Monday, September 2, 2013

Yesterday (and adding to as day goes on)

I felt literally suicidal.
But
I turned to Buddhism. Which was always a help to me and so I let my practice go - oy.
Anyway,
I turned to this and read it: http://www.buddhanet.net/e-learning/snapshot01.htm
And then I called M.A. and asked her if I could read the Five Mindfulness Trainings aloud to her. Yes. So did.
http://plumvillage.org/mindfulness-practice/the-five-mindfulness-trainings/
THIS is the shorter version, which I have always preferred. (But I use the longer one at LEAST every three months, as from TNH newer and I figure he and the group who worked with him so hard for so long know better than I...) http://buddhism.about.com/od/Morality/a/Thich-Nhat-Hanh-S-Five-Mindfulness-Trainings.htm

Then
although I am not Jewish, I did a Teshuvah. 

And it all helped me.

Today, I did one with J. too.

And a little bit of clean-up.
And ate well.
Now I shall do some more clean-up.
Then shop for mother and do her checks.
Then shop for self and come home.
Give birds millet. Which they eat out of my hand and it brings them AND me pleasure.

Tomorrow is school.
Then J. has to stop by. And - he will bring doggie and I will get to see her (and keep her AWAY from birds! lol)

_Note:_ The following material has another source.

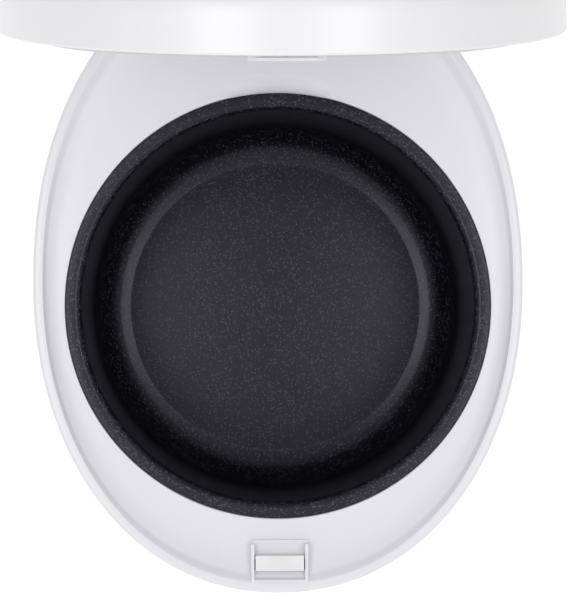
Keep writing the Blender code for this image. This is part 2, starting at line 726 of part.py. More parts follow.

God, please help me. To continue.
And please help all who are suffering.
Thank you.
Amen. 

--

All I can do is dig out a little by a little.
And be ok with that.
And I am.
So have been doing littles today.

I know some people say stop analyzing self. But cannot stop right now. Can only do, and keep coming back here and fb to not feel alone.
All loved ones busy.
Doing what should - and must - but not in torturous way.
Okay.
Breathing.
MOVING AROUND FEELS BETTER THAN NOT.
Am doing today. Thank you, God.
Remembering when I basically couldn't walk for a year from accident and doctors kept saying lie down and I kept getting worse and worse. And when could walk, nothing felt as good.
Walking was better than standing. And standing was better than sitting. And sitting was better than lying down.
And finally I told a new dr. "I only feel good when I walk."
And he said, incredulously, "You only feel good when you walk??!!"
And I said, "Yes."
And he looked excited and said, "Then walk!"
I said, "Promise? 'Cause no one else would allow it."
He looked at J and he said to me, "Promise. Walk!"
And I got better.

And as I kept moving in the classroom last week and the week before, it helped.
And as I keep moving today (with breaks, yes), it helps.

I have a fear I haven't mentioned here ever yet.
It is a fear of falling into becoming the old middle-aged schoolmarm with the birds, who lives her quiet little life inside her house. Oh God how that terrifies me!
But - that is NOT what I'm planning. What I am planning is this:
* Do my job, this, the hardest year ever (I'm not saying that - we are assured of that) - and do it well for the children (and for the salary too)
* Go through whatever-the-fuck stage(s) I have to go through. There is still time to enjoy life. I must NOT try to skip over anything.
* Keep up with stuff
* Meditate a little daily
* Something social at least 2 x every week. **THIS will make a big difference.
* Piano because it helps me
* Birds for them and me
* Get house fixed - do one can and pay what can-will take months but will be better that way. **THIS will make a big difference.
* Continue being open to dating.
* Continue to help mother. And see her more.
Ok.
Good.
Breathe.

Embarrassed but doing it. Listing friends here (initials but I'll know) so won't feel so alone:
M
MA
ML
St
S
Lo
Le
A
Jo
J
Mother
Marc
O
K
+ maybe future dates

Ok
and students though not friends as they are children are in my life

--

A MEDITATION BELL

So much of our suffering comes down to fear of loss of control, a resistance to chaos, a desperation for a new order in the midst of a storm.

But chaos can actually be a great healer. Sometimes the storm needs to blow, the tempest needs to express. Sometimes strong energies need to move and be felt fully. Sometimes feelings need to become more intense before they dissipate. Sometimes hearts need to break wide open. Sometimes old, outdated dreams and plans need to fall away to make way for the new and the unexpected. Sometimes relationships need to change, an old sense of self needs to die, familiar structures need to crumble, even when the mind wants them to stay the same.

We are plunged into the chaos and disorder of not knowing who or what or why the hell we are anymore, desperately seeking something to cling to - we feel homeless and seek home. But the storm contains a powerful invitation to presence, your true home. The chaos invites us to remember the true source of unshakeable power and order - ourselves.

DO NOT SEEK OUTSIDE OF YOURSELF FOR HAPPINESS the storm bellows. You will suffer until you realize this, and then you will suffer every time you forget it, and so suffering is a meditation bell in a storm, part of life's ingenious invitation.